Maria Helen Bella Avenila Santamaria (September 17, 1949 – December 10, 2008), better known as Didith Reyes, was a Filipina actress and singer best known for recording a string of hit love ballads in the mid-1970s like "Araw-araw, Gabi-gabi", "Bakit Ako Mahihiya...?" and "Hindi Kami Damong Ligaw". Many music enthusiasts regard her as one of the Philippines' "Jukebox Queens", along with other singers popular during her time such as Claire dela Fuente, Amapola (Maria Cabase), Eva Eugenio, Leah Navarro, and Imelda Papin. She was notorious for accidentally exposing her breasts while singing "Bakit Ako Mahihiya?" during the 1977 FAMAS Awards Night.

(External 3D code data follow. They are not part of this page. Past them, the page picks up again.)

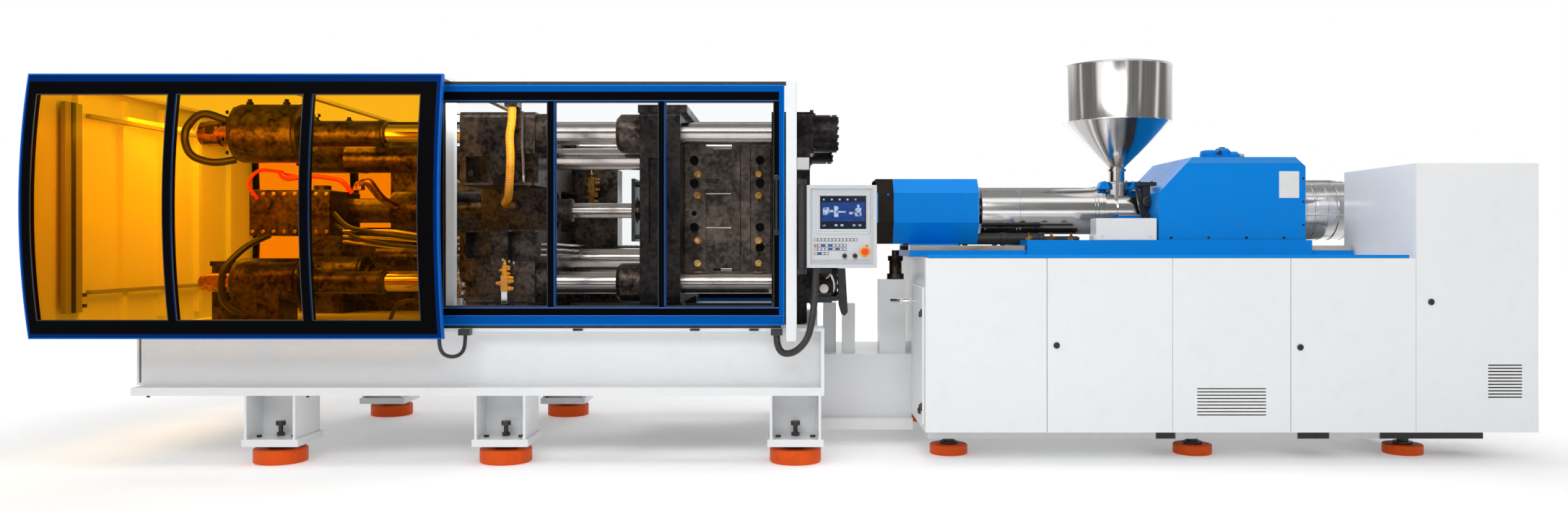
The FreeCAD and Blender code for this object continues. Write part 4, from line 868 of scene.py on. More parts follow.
for name, side in (("front", -1), ("rear", 1)):
    window_lips("guard_%s_seals" % name, GUARD_OPENINGS, GUARD_SILL, GUARD_LINTEL,
                lambda z: bow_front(z) - 0.002, side, "root")
    window_lips("%s_gate_seals" % name, GATE_OPENINGS, GATE_SILL, GATE_LINTEL,
                lambda z: -gate_low[1] - 0.002, side, "%s_gate" % name)
print("bow radius %.2f m" % bow_radius)

# %% [markdown]
# ## Folded edges of the gates
# The sliding gates are folded sheet. A narrow lighter fold along the sill, the lintel and the
# foot, and a black grip rail, make the frames read as folded sheet and not as slabs.

# %% Gate fittings
for name, side in (("front", -1), ("rear", 1)):
    body = "%s_gate" % name
    face = side * -gate_low[1]
    bench = Bench()
    for low_z, high_z in ((GATE_SILL - 0.013, GATE_SILL - 0.006),
                          (GATE_LINTEL + 0.006, GATE_LINTEL + 0.011)):
        bench.block((gate_low[0] + 0.04, face - 0.004, low_z),
                    (gate_high[0] - 0.035, face + 0.004, high_z))
    bench.block((gate_low[0] + 0.002, face - 0.005, gate_low[2] + 0.058),
                (gate_high[0] - 0.002, face + 0.005, gate_low[2] + 0.063))
    bench.done("%s_gate_trim" % name, "blue_paint", body, 0.0012)
    bench = Bench()
    grip_x = gate_high[0] - 0.050
    bench.tube([(grip_x, face, 1.46), (grip_x, face + side * 0.035, 1.46),
                (grip_x, face + side * 0.035, 1.80), (grip_x, face, 1.80)], 0.008, 12, 0.02)
    for z in (1.46, 1.80):
        bench.turned((grip_x, face, z), (0, side, 0), [(0, 0), (0, 0.018), (0.006, 0.018),
                                                      (0.008, 0.012), (0.008, 0)])
    bench.done("%s_gate_grip" % name, "knob_black", body)
print("gate trim on both sides")

# %% [markdown]
# ## Hose and conduits
# Each of the three flexible lines is one smooth spline through the route's points. The tube
# is a mesh of rings along that line, because its ribs are what makes it a hose: the radius
# rises and falls along the way. The spline is evaluated by Blender itself and read back.

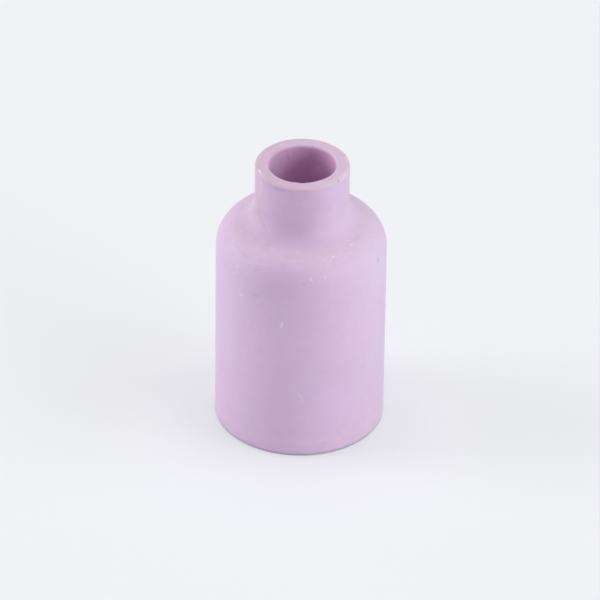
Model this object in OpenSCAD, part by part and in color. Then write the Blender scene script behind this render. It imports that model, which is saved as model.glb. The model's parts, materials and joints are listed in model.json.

Two months before her death, Reyes was interviewed by journalist Korina Sanchez about her retirement in the music industry and her new life as a beauty salon owner.

==Early life==
Born Maria Helen Bella Avenila Santamaria on September 17, 1949, Reyes was the elder of two children. Her early years were difficult. At age fifteen, she ran away from her home and was known to skip school to join singing contests while in high school at Santa Isabel College. After studying Fine Arts at St. Scholastica College, she joined the Circus band, which would lead her to overnight success.

==Success==
After her stint with Circus band and Time Machine, Reyes signed up with Vicor Music Corporation as a solo recording artist. This was after she was found by lifelong friend, Normita Japitana, found her in Ermita. She would soon score her first hit single with the eponymous theme song to the 1975 film Araw Araw Gabi Gabi, written by Willy Cruz. Her other hits included Nananabik, Hindi Kami Damong Ligaw, Bakit Ako Mahihiya?, Hatiin Natin Ang Gabi, and Aliw. Her hits earned her the title Jukebox Queen, which also is shared with her best friends, Claire dela Fuente, Leah Navarro, Eva Eugenio, and Imelda Papin. Reyes gained further acclaim when she won a Gold Prize and the Best performer at the 1977 Tokyo Music Festival. Her self-titled debut album, Didith, was a platinum bestseller. She also held international concerts, particularly, in Japanese cities such as Kyoto and Tokyo.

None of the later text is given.